Sci-fi is especially vulnerable to this sort of criticism, and sometimes it’s justified, and a whole hell of a lot of the time it ain’t. (I haven’t read this book and I haven’t read SIlverberg since I was 15, so I have no comment on the present case.) But sci-fi in general is about reimagining things. That includes social mores. But it’s absurd to think that the only reimagined mores should be idealized, or that the author means them to be. Sci-fi is meant to explore the real world by metaphor. If we can only do so creating worlds where things are better, what can we ever learn about ourselves?

Let’s also face facts – science fiction is read overwhelmingly by men, and very often men of a certain age. You’re surprised, therefore, that there are female characters that exist solely as sexual or romantic goals for the protagonists? Have you ever read Bridget Jones’ Diary? The inclusion of female characters who aren’t fully developed as characters isn’t mysogynistic, it’s just a function of the fact that books have 320 pages to get everything across and sometimes it’s more important to discuss the things the protagonist does to win his love than why she’s worth it.

–Cliffy

Then what were you doing reading Silverberg in the first place?
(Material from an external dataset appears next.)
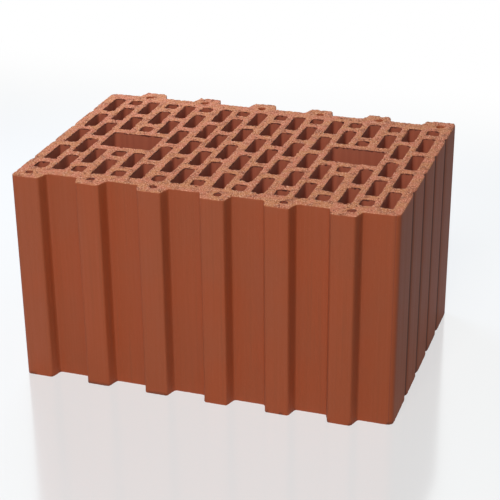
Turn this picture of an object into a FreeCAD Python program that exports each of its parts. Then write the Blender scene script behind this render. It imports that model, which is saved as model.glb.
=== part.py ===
import FreeCAD, Part
import os
from math import sin, tan

# Hollow clay block: one piece of clay, pressed through a die along Z, cut to length by wire and fired.
# Millimetres. X runs along the row of tongues, Y from the front face to the back face, Z is up.
# The origin is at the middle of the bottom. A half turn about Z brings the slots, grip holes and end
# faces onto themselves, while the tongues at the back stand opposite the recesses at the front.

# Overall sizes
block_length = 380.0
face_pitch = 250.0  # from the recess floors of one long face to the tongue tips of the other
block_height = 219.0
tip_corner_radius = 4.0  # at the two ends where a tongue runs into the corner
floor_corner_radius = 7.0  # at the two other ends

# Tongues on the two long faces
tongue_count = 6
tongue_depth = 13.0
tongue_root_width = 31.2
tongue_tip_width = 23.2
first_tongue_inset = 1.0  # end face to the foot of the front's first tongue, which fills the corner
last_recess_extra = 2.8  # the front's last recess is wider than the others by this
tongue_tip_radius = 2.5
tongue_root_radius = 2.0

# Slots, in groups of columns
group_count = 6
columns_per_group = 3
end_shell = 10.4
face_shell = 13.75
thin_web = 6.9
group_web = 9.2
cross_web = 8.5
short_slot = 15.5
long_slots_per_column = 4
slot_corner_cut = 1.6  # the die's cores have their corners taken off
largest_corner_share = 0.45  # a hole's corners take up at most this share of its smaller side

# Grip holes, each in place of one slot in a few columns
column_count_before_grip = 2
grip_column_count = 3
row_count_before_grip = 2
grip_radius = 3.5

# Round holes at the feet of the tongues
pin_diameter = 6.0
pin_inset = 12.4  # foot of the first tongue to the middle of its hole
pin_drift = 1.6  # each hole lies this much further along its tongue than the one before

# Grooves down the two end faces
groove_count = 4
groove_width = 7.0
groove_depth = 2.2
groove_pitch = 48.0
first_groove = 57.0  # recess floors to the nearest groove

# Worked out from the sizes above
half_length = block_length / 2
body_depth = face_pitch - tongue_depth  # between the recess floors of the two long faces
half_body = body_depth / 2
half_depth = half_body + tongue_depth
tongue_pitch = (block_length - first_tongue_inset - last_recess_extra) / tongue_count
front_start = -half_length + first_tongue_inset
back_start = front_start + tongue_pitch / 2
columns = group_count * columns_per_group
inner_webs = group_count * (columns_per_group - 1) * thin_web + (group_count - 1) * group_web
slot_width = (block_length - 2 * end_shell - inner_webs) / columns
cross_webs = long_slots_per_column * cross_web
long_slot = (body_depth - 2 * face_shell - short_slot - cross_webs) / long_slots_per_column


def rounded_loop(points):
    """A closed wire through corners (x, y, radius), each rounded by its own radius."""
    arcs = []
    for i, (x, y, radius) in enumerate(points):
        corner = FreeCAD.Vector(x, y, 0)
        back = FreeCAD.Vector(*points[i - 1][:2], 0) - corner
        ahead = FreeCAD.Vector(*points[(i + 1) % len(points)][:2], 0) - corner
        half_angle = back.getAngle(ahead) / 2
        middle = back.normalize() + ahead.normalize()
        middle.normalize()
        reach = radius / tan(half_angle)
        depth = radius / sin(half_angle) - radius
        arcs.append((corner + back * reach, corner + middle * depth, corner + ahead * reach))
    edges = []
    for i, (start, middle, end) in enumerate(arcs):
        edges.append(Part.Arc(start, middle, end).toShape())
        edges.append(Part.LineSegment(end, arcs[(i + 1) % len(arcs)][0]).toShape())
    return Part.Wire(edges)


def tongue_corners(start, side):
    """Corners of one long face's tongues from left to right; side is -1 at the front, 1 at the back."""
    flank = (tongue_root_width - tongue_tip_width) / 2
    floor, tip = side * half_body, side * half_depth
    corners = []
    for number in range(tongue_count):
        left = start + number * tongue_pitch
        right = left + tongue_root_width
        corners.append((left, floor, tongue_root_radius))
        corners.append((left + flank, tip, tongue_tip_radius))
        corners.append((right - flank, tip, tongue_tip_radius))
        corners.append((right, floor, tongue_root_radius))
    return corners


def outline():
    """The section's outer edge: the first tongue at the front and the last at the back fill a corner."""
    front_tip = (-half_length, -half_depth, tip_corner_radius)
    front_floor = (half_length, -half_body, floor_corner_radius)
    back_tip = (half_length, half_depth, tip_corner_radius)
    back_floor = (-half_length, half_body, floor_corner_radius)
    front = [front_tip] + tongue_corners(front_start, -1)[2:] + [front_floor]
    back = [back_floor] + tongue_corners(back_start, 1)[:-2] + [back_tip]
    return rounded_loop(front + back[::-1])


def odd_rows():
    """Start and end in Y of each slot in the first column: the short slot lies at the front."""
    lengths = [short_slot] + [long_slot] * long_slots_per_column
    rows, start = [], -half_body + face_shell
    for length in lengths:
        rows.append((start, start + length))
        start += length + cross_web
    return rows


def column_sides():
    """Start and end in X of each column of slots, from left to right."""
    sides, start = [], -half_length + end_shell
    for column in range(columns):
        sides.append((start, start + slot_width))
        last_of_group = column % columns_per_group == columns_per_group - 1
        start += slot_width + (group_web if last_of_group else thin_web)
    return sides


def left_grip():
    """The left grip hole as (x0, x1, y0, y1)."""
    sides = column_sides()
    across = sides[column_count_before_grip:][:grip_column_count]
    y0, y1 = odd_rows()[row_count_before_grip]
    return across[0][0], across[-1][1], y0, y1


def grip_holes():
    x0, x1, y0, y1 = left_grip()
    return [(x0, x1, y0, y1), (-x1, -x0, -y1, -y0)]


def slots():
    """Every slot as (x0, x1, y0, y1); beside a grip hole a slot ends one cross web away from it."""
    odd = odd_rows()
    even = [(-y1, -y0) for y0, y1 in reversed(odd)]
    boxes = []
    for column, (x0, x1) in enumerate(column_sides()):
        pieces = even if column % 2 else odd
        for grip_x0, grip_x1, grip_y0, grip_y1 in grip_holes():
            if grip_x0 < (x0 + x1) / 2 < grip_x1:
                before = [(y0, min(y1, grip_y0 - cross_web)) for y0, y1 in pieces]
                after = [(max(y0, grip_y1 + cross_web), y1) for y0, y1 in pieces]
                pieces = [(y0, y1) for y0, y1 in before + after if y1 > y0]
        boxes += [(x0, x1, y0, y1) for y0, y1 in pieces]
    return boxes


def corner_size(sides, wanted):
    x0, x1, y0, y1 = sides
    return min(wanted, largest_corner_share * min(x1 - x0, y1 - y0))


def slot_loop(sides):
    x0, x1, y0, y1 = sides
    cut = corner_size(sides, slot_corner_cut)
    corners = [(x0, y0 + cut), (x0 + cut, y0), (x1 - cut, y0), (x1, y0 + cut)]
    corners += [(x1, y1 - cut), (x1 - cut, y1), (x0 + cut, y1), (x0, y1 - cut)]
    return Part.makePolygon([FreeCAD.Vector(x, y, 0) for x, y in corners + corners[:1]])


def grip_loop(sides):
    x0, x1, y0, y1 = sides
    radius = corner_size(sides, grip_radius)
    return rounded_loop([(x, y, radius) for x, y in [(x0, y0), (x1, y0), (x1, y1), (x0, y1)]])


def pin_loops():
    loops = []
    for start, side in [(front_start, -1), (back_start, 1)]:
        for number in range(tongue_count):
            x = start + pin_inset + number * (tongue_pitch + pin_drift)
            circle = Part.makeCircle(pin_diameter / 2, FreeCAD.Vector(x, side * half_body, 0))
            loops.append(Part.Wire(circle))
    return loops


def end_grooves():
    """Round-bottomed grooves down both end faces, as solids to cut away."""
    radius = (groove_width ** 2 / 4 + groove_depth ** 2) / (2 * groove_depth)
    grooves = []
    for number in range(groove_count):
        y = -half_body + first_groove + number * groove_pitch
        for side in (1, -1):
            place = FreeCAD.Vector(side * (half_length + radius - groove_depth), side * y, 0)
            grooves.append(Part.makeCylinder(radius, block_height, place))
    return grooves


def clay_block():
    loops = [outline()]
    loops += [slot_loop(sides) for sides in slots()]
    loops += [grip_loop(sides) for sides in grip_holes()]
    loops += pin_loops()
    section = Part.makeFace(loops, "Part::FaceMakerBullseye")
    body = section.extrude(FreeCAD.Vector(0, 0, block_height))
    return body.cut(end_grooves())


os.makedirs("parts", exist_ok=True)
block = clay_block()
block.exportStep("parts/clay_block.step")
bounds = block.BoundBox
print("clay_block", len(block.Solids), "solid", block.isValid(), round(block.Volume / 1000), "cubic cm")
print("box", bounds.XLength, bounds.YLength, bounds.ZLength, "centre", bounds.Center)
print("slots", len(slots()), "slot width", round(slot_width, 2), "long slot", round(long_slot, 2))
print("tongue pitch", round(tongue_pitch, 2), "pin pitch", round(tongue_pitch + pin_drift, 2))
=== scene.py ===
import math
import bpy
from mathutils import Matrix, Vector, kdtree, noise


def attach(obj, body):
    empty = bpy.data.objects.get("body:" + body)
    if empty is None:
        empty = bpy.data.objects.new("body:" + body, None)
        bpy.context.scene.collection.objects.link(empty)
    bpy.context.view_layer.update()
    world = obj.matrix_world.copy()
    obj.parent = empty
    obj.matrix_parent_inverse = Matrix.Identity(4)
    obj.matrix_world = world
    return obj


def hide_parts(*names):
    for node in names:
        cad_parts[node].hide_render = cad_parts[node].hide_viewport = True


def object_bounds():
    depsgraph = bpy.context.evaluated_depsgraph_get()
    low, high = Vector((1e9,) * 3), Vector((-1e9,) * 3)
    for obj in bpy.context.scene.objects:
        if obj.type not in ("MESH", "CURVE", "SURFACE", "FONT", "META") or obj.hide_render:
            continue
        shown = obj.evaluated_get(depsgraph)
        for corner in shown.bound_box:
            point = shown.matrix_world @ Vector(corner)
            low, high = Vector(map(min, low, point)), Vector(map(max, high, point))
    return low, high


# Hollow clay block on a pale floor. A die has pressed its sides smooth, and the cutting wire has
# torn its top and bottom. Metres, with X along the row of tongues, Y towards the back and Z up.

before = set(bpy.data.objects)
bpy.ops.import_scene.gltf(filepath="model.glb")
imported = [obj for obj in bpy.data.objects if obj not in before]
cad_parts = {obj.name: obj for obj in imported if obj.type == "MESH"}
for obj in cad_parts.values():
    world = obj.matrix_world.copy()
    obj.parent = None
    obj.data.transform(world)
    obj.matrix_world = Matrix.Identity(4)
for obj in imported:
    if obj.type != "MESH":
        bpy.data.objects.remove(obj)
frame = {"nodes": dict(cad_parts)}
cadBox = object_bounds()
low, high = cadBox
height = high.z
print("frame loaded:", ", ".join(frame["nodes"]))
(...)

In the second place, what a ridiculous attitude you have! If I had that attitude, I would never have read any Connie Willis, Octavia Butler, Ursula LeGuin, and so on because obviously they cannot have anything correct to say about men. I’d be missing out, as you are.

That isn’t a practical solution. There are some female sf authors, and very good ones at that, but the majority of the field is male. There are even (gasp) male authors that manage to write books without insulting half of the human race. I am a life-long science fiction nut, and will use deconstructionism as a literary tool only at gunpoint, but I have also noticed misogyny in the so-called “greats” of sf.

I hate it because it interferes with my enjoyment of the story, but also because I would like to date a fellow sf geek without a warped view of femininity and women. And it is very hard to find one that doesn’t require massive deprogramming.